The Senselessness of Suffering and Death

I recently posted a note on social media in which I said that Christ’s death and resurrection changed the “senseless” character of death. Therefore, Christians need no longer fear it. I got a bit of push-back.

What is senseless about suffering and death?

There are two aspects of suffering and death that are particularly felt to be senseless. The first is suffering that seems to have no purpose: the death of a child quickly comes to mind. The second is death itself: regardless of what we do in this life, we come to an end and pass back into dust. This latter thought is presented in a very stark manner in both the book of Job and Ecclesiastes. The brevity of our existence has always been seen as a challenge to any transcendent meaning. Purpose is swallowed up by meaninglessness.

I am certain that some of the push-back I received was a reaction to so much of popular Christianity that tries to put a happy face on everything in the world. Such glib and shallow treatments of suffering deserve the scorn they receive. On the other hand, no reader of this blog has ever accused me of treating suffering and death lightly. Indeed, in the past year, my writing was described as full of “existential despair.” I certainly hope it is.

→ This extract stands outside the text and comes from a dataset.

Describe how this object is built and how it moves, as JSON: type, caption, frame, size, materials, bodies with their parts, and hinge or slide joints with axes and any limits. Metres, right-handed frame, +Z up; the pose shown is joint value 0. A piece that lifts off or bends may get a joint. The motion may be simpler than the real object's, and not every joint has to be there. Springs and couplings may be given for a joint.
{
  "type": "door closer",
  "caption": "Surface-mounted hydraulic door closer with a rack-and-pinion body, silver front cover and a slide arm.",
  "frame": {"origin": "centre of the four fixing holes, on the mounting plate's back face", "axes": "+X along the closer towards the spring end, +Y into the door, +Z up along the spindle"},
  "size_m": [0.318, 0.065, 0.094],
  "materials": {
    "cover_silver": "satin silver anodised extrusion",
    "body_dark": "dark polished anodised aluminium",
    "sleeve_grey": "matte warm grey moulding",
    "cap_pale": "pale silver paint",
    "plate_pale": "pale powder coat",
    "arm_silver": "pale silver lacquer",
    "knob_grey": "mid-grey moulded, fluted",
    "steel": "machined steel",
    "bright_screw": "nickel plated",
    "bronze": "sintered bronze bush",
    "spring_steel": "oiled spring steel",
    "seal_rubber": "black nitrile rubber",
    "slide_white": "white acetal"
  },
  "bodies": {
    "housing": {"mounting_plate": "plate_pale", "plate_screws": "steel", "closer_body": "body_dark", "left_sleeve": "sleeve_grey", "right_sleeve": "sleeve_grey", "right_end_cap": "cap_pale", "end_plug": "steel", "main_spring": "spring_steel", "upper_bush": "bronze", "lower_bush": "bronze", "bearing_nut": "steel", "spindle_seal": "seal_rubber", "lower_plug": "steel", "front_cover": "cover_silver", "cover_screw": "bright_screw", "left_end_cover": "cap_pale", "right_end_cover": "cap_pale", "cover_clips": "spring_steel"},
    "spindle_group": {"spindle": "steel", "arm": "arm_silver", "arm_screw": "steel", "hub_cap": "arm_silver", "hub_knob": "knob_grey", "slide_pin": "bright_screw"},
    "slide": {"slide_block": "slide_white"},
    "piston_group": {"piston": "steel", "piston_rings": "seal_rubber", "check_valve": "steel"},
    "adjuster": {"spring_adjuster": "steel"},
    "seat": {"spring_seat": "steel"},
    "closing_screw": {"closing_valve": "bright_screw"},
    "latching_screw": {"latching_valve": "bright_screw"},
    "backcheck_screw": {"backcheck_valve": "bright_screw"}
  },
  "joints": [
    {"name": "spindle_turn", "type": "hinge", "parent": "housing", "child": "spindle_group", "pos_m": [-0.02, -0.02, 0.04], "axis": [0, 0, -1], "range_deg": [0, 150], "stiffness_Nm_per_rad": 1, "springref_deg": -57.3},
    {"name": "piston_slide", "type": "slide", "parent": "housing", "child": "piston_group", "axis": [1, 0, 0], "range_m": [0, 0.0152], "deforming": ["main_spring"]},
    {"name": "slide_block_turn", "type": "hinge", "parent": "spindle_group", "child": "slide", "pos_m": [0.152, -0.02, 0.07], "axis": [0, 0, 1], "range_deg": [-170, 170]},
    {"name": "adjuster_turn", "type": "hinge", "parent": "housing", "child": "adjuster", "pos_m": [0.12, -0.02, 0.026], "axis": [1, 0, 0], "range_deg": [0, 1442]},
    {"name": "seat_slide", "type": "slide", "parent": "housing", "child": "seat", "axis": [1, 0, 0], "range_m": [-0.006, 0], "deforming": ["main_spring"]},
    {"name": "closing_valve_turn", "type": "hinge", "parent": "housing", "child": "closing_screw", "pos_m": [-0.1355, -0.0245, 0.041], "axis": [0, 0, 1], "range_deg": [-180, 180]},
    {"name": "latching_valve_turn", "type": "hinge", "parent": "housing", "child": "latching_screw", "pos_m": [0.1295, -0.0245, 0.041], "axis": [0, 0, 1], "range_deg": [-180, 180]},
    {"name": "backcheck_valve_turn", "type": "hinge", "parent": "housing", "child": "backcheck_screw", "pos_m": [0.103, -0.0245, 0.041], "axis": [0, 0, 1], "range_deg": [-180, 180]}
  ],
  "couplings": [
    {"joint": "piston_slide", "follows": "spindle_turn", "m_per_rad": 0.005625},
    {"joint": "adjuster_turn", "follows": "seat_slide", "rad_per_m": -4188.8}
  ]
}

The Scriptures, as in Job and Ecclesiastes, do not shy away from the abyss of meaningless suffering. Isaiah states something of the paradox that confronts believers:

The Voice said, “Cry out!”
And he said, “What shall I cry?”
“All flesh is as grass,
And all its loveliness is like the flower of the field.
The grass withers, the flower fades,
Because the breath of the LORD blows upon it;
Surely the people are grass.
The grass withers, the flower fades,
But the word of our God stands forever.” (Isa. 40:6-8)

The meaninglessness of our passing existence is brought into contrast with the transcendent reality of God. The great paradox for believers is the question of what one of these has to do with the other. Is the transcendence of God nothing more than a mockery of what we are? Does His exemption from suffering and death do nothing more than increase our misery? Those who approach this mystery in that manner (for whom the transcendence of God usually stands for nothing more than an idea) understandably rail at Christians for our easy pronouncements regarding suffering and death.

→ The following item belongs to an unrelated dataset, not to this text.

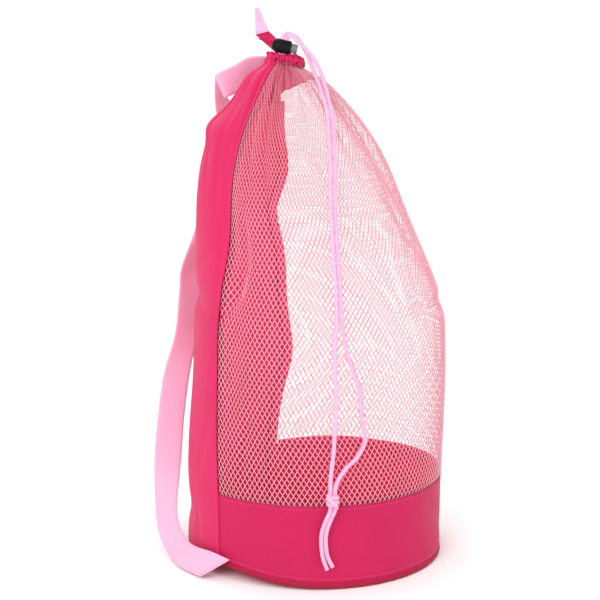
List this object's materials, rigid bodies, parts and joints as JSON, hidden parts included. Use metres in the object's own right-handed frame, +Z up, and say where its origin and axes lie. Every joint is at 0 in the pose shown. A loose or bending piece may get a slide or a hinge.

This is made all the more problematic by various forms of Christianity that marginalize suffering and death. They are treated like punishments, a suffering that we deserve. The Christian life becomes a moral exercise and an arena where religious belief alone brings a lasting reward. Sometimes, we deserve to be mocked.

But this is not classical Christianity: it is a cheapened version reducing the faith to a postcard and making it a subset of the American Dream.

The problem of suffering and death, the absence of transcendent meaning and existence, are at the true heart of the Christian faith in its classical form. Christianity, properly understood and taught, does not treat suffering and death as problems within something else – they are seen as the very problem itself of our existence and the heart of the Christian gospel. …

Among the most primitive proclamations of the faith is:

Christ is risen from the dead,
Trampling down death by death,
And upon those in the tombs bestowing life.

Christ is not seen as dying in order to pay a sin debt. Death and sin are synonymous. When the Orthodox say, “sin,” we mean “death,” and all that it entails.

We proclaim that Christ has “trampled down death by death.” This could be restated as “Christ has trampled down senseless suffering and death by senseless suffering and death.” We do not deny that suffering and death are senseless – indeed, that is an inherent part of the problem. Our teaching is that God, in Christ, has Himself become the complete senselessness of suffering and death, such that He has filled them with Himself (cf. 2Cor. 5:21). Suffering and death no longer stand as an absurd triumph over existence, but are now themselves filled with existence.

This is something we say, not by looking at suffering and death. If we look directly at them, we see only suffering and death with all of their senselessness. But we confess our faith by looking at the resurrection of Christ. That event alone is the single evidence of Sense trampling down senselessness, of death trampling down death.

In the resurrection of Christ these things have been abolished – though, that truth is only seen from within. And it is at that point that our conversations come to a stop. I cannot argue with anyone who beholds suffering in this world and declares it to be “senseless.” Of course, it is. And there is nothing whatsoever within that suffering that makes it otherwise.

Contemporary presentations of heaven and hell often play to the postcard reduction of the faith. Discussions of heaven and hell as answers to suffering and death are like proposing Santa Claus as an answer to poverty. Our conversations must go deeper. That which is referenced by the words “heaven” and “hell” has no resemblance to the semi-pagan parodies of popular conversation. They have meaning only in the context of the abyss of existential despair.

Christ’s resurrection is not an argument: it is a reality. As such it does not serve as a logical solution to the absurd nature of suffering and death. It is only in union with that reality that we can see within suffering and death anything other than complete meaninglessness. This, however, is the very proclamation of the Christian faith. Christ is risen, trampling down meaninglessness by meaninglessness, filling it with Himself, such that this meaninglessness itself is undone and becomes meaning itself.

Of course, it’s hard to put that on a bumper sticker.